Contacting your reps is wise. I’ve spoken to a few state reps and staffers of congressional ones, and here is what they’ve said about how to contact them effectively:

1. Go to their local office in person. Call ahead to find out when they’ll be in. If possible, go with friends. Make a good impression.

2. Call them on the phone. You’ll speak to an intern or something, but they will have to actually answer when you call. They will actually mark down in a box that you said “waterboarding is bad” or “tax cuts rule.”

When you call, say something like “My name is ___ ____ and I am from [zip code]. I encourage [rep] to [do something].” Be cordial and to the point.
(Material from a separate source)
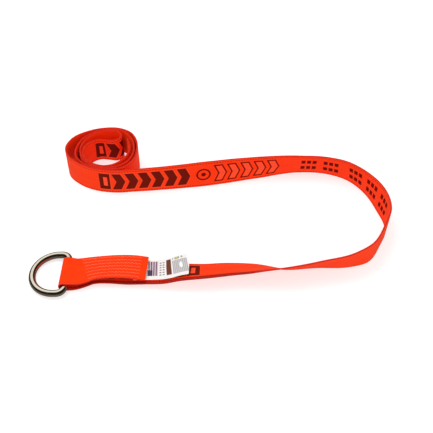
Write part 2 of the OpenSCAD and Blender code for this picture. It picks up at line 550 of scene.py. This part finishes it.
FLOOR_LIGHT = (0.52, 0.52, 0.52)
FLOOR_DARK = (0.49, 0.49, 0.49)
FLOOR_SHADE_IN_MIRRORS = (0.16, 0.15, 0.11)
FLOOR_GLOW = 0.62

# Layout of the woven print in mm: spans from where a repeat starts, and half widths
MARK_HALF_W = 17.0
FRAME_SPAN = (0.5, 17.5)
FRAME_WINDOW = (7.0, 13.5)
FRAME_WINDOW_HALF_W = 9.5
FRAME_HALO = (-0.6, 18.6)
FRAME_HALO_HALF_W = 18.0
CHEVRON_SLANT = 0.42
ROW_TRIM = 2.0
BOLD_START = 27.0
BOLD_COUNT = 6
BOLD_PITCH = 20.5
BOLD_SPAN = (0.5, 14.5)
BOLD_HALO = (-0.6, 15.6)
BOLD_HALO_HALF_W = 18.2
ICON_AT = 165.0
ICON_RING = (9.0, 11.6)
ICON_DOT_R = 3.6
OPEN_START = 188.0
OPEN_COUNT = 5
OPEN_PITCH = 21.2
OPEN_SPAN = (0.5, 15.0)
OPEN_HOLE = (2.8, 12.7)
OPEN_HOLE_HALF_W = 14.6
DASH_PITCH = 9.0
DASH_SPAN = (1.0, 7.4)
DASH_ROW_AT = 8.2
DASH_HALF_W = 4.4
WORD_PITCH = 36.0
WORD_LENGTH = 27.0
WORD_GROUPS = ((322.0, 2), (402.0, 3))

# The web's weave in mm: the length of a pick and of a twill line, the two dashed tracer lines,
# the shaded near edge beside the eye, and the worn edges
PICK_LENGTH = 1.25
TWILL_LENGTH = 2.5
TRACER_AT = (20.9, 22.2)
TRACER_PITCH = 4.4
SHADED_ACROSS = (20.0, 30.0)
SHADED_ALONG = (4.0, 285.0)
WORN_AT = (23.4, 26.0)

# Layout of the label's print in mm: spans along it from the splice, and across it. A pair for
# a pitch or a place is along, then across
BAND_ALONG = (1.0, 15.4)
BAND_ACROSS = (-18.0, 13.5)
BAND_PITCH = 3.6
CORNER_ALONG = (-0.5, 7.0)
CORNER_ACROSS = (1.0, 13.5)
NOTES_ALONG = (17.2, 26.6)
NOTES_ACROSS = (-17.0, 13.5)
NOTES_PITCH = (4.7, 5.2)
BROWN_BAR_ALONG = (28.0, 35.8)
BROWN_BAR_ACROSS = (-18.0, 14.5)
LINES_FROM = 37.8
LINES_STOP = 1.8
LINES_ACROSS = (-13.0, 15.0)
LINES_PITCH = 2.6
PILL_AT = (51.0, -1.0)
PILL_R = 2.4
PILL_SQUEEZE = 0.16
HEAD_ALONG = (38.5, 58.0)
HEAD_ACROSS = (-19.0, -15.0)
HEAD_PITCH = 5.2
TICK_ALONG = (43.0, 48.0)
TICK_ACROSS = (-19.0, -14.0)


def print_marks(sh, along, v):
    """Plain woven marks: a framed bar, solid chevrons, a ringed dot, open chevrons and dashes."""
    d = (PRINT_ENDS[0] - along).repeat(PRINT_REPEAT)
    height = abs(v)
    slant = height * CHEVRON_SLANT
    tall = height.under(MARK_HALF_W)

    bar = d.between(*FRAME_SPAN).both(tall)
    window = d.between(*FRAME_WINDOW).both(height.under(FRAME_WINDOW_HALF_W))
    bar_halo = d.between(*FRAME_HALO).both(height.under(FRAME_HALO_HALF_W))

    bold_d = d + slant - BOLD_START
    bold_in = bold_d.between(0.0, BOLD_COUNT * BOLD_PITCH - ROW_TRIM)
    bold_step = bold_d.repeat(BOLD_PITCH)
    bold = bold_step.between(*BOLD_SPAN).both(tall).both(bold_in)
    bold_halo = bold_step.between(*BOLD_HALO).both(height.under(BOLD_HALO_HALF_W)).both(bold_in)

    icon_x = d - ICON_AT
    radius = sh.math("SQRT", icon_x * icon_x + v * v)
    icon = radius.between(*ICON_RING).either(radius.under(ICON_DOT_R))

    open_d = d + slant - OPEN_START
    open_in = open_d.between(0.0, OPEN_COUNT * OPEN_PITCH - ROW_TRIM)
    open_step = open_d.repeat(OPEN_PITCH)
    solid = open_step.between(*OPEN_SPAN).both(tall)
    hole = open_step.between(*OPEN_HOLE).both(height.under(OPEN_HOLE_HALF_W))
    opened = solid.both(1.0 - hole).both(open_in)
    light = hole.both(open_in)

    def words(start, count):
        """count groups of three dashes."""
        e = d - start
        dash = e.repeat(DASH_PITCH).between(*DASH_SPAN)
        word = e.repeat(WORD_PITCH).between(0.0, WORD_LENGTH)
        row_length = WORD_PITCH * count - (WORD_PITCH - WORD_LENGTH)
        return dash.both(word).both(e.between(0.0, row_length))

    rows = abs(height - DASH_ROW_AT).under(DASH_HALF_W)
    first_words, second_words = (words(*group) for group in WORD_GROUPS)
    small = first_words.either(second_words).both(rows)
    dark = bar.both(1.0 - window).either(bold).either(icon).either(opened).either(small)
    return dark, bar_halo.either(bold_halo).either(light)


def web_cloth():
    """Ribbed orange web printed on one face, with painted shade on its selvedges and by the eye.
    """
    sh = Shader("web_cloth")
    along, v, side = sh.strip()
    height = abs(v)
    pick = (along * (2 * math.pi / PICK_LENGTH)).sine()
    twill = (along * (2 * math.pi / TWILL_LENGTH) + abs(v.repeat(4.0) - 2.0) * 2.6).sine()
    weave = pick * 0.35 + twill * 0.65
    streak = sh.noise(sh.vector(along * 0.02, v * 1.3, side), 1.0, 3.0, 0.6)
    blotch = sh.noise(sh.vector(along * 0.03, v * 0.05, side), 1.0, 2.0)
    fuzz = sh.noise(sh.vector(along * 1.1, v * 1.1, side), 1.6, 3.0, 0.7)

    tone = weave * 0.10 + (streak - 0.5) * 0.9 + (blotch - 0.5) * 0.5 + 0.30
    colour = sh.mix(sh.math("MAXIMUM", sh.math("MINIMUM", tone, 1.0), 0.0), ORANGE, ORANGE_DEEP)
    # Painted shade: the rounded selvedges are darkened, as though the lamps light them less
    edge = abs(side).under(0.93, 0.12)
    colour = sh.mix(edge * 0.9, colour, SELVEDGE_PAINTED_SHADE)
    # Painted shade: a dark red band along the near edge beside the eye
    painted_near_edge_shade = v.between(*SHADED_ACROSS, 3.0).both(along.between(*SHADED_ALONG, 30.0))
    colour = sh.mix(painted_near_edge_shade * 0.85, colour, SHADED_RED)
    worn = height.between(*WORN_AT, 0.5).both(fuzz.between(0.58, 1.2, 0.1))
    colour = sh.mix(worn * 0.25, colour, ORANGE_WORN)

    face = (0.0 - side).under(-0.5, 0.2)
    tracer_step = along.repeat(TRACER_PITCH)
    tracer = height.between(*TRACER_AT, 0.4).both(tracer_step.between(0.8, 3.4))
    centre = height.under(0.35, 0.3).both(tracer_step.between(0.4, 3.2))
    dark, halo = print_marks(sh, along, v)
    colour = sh.mix(halo.both(face) * 0.30, colour, HALO)
    lines = (tracer * 0.75).either(centre * 0.35).either(dark * 0.97)
    thread_gap = fuzz * 0.14 + weave * 0.03 + 0.86
    colour = sh.mix(lines.both(face) * thread_gap, colour, PRINT_DARK)

    shine = 1.0 - dark.both(face) * 0.8
    sh.bump(weave * 0.5 + fuzz * 0.6 + dark.both(face) * 0.4, 0.55, 0.00025)
    return sh.finish(
        Base_Color=colour,
        Roughness=0.50 + fuzz * 0.22,
        Specular_IOR_Level=shine * 0.08,
        Sheen_Weight=shine * 0.09,
        Sheen_Roughness=0.40,
        Sheen_Tint=SHEEN_TINT,
    )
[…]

Thank them and hang up. It’ll take about 20 seconds. Way faster than an email.

Put your rep’s phone number in your cell phone. Just type your zip code in here.

3. Write a Physical Letter.

4. Write an E-Mail. People seem to think this is easy and awesome, but when you write an email, especially a MoveOn-esque form email, its easy for a politician to say “Oh, it’s just those MoveOn/Focus on the Family nut-jobs.”

So, my advice is to call, and call often.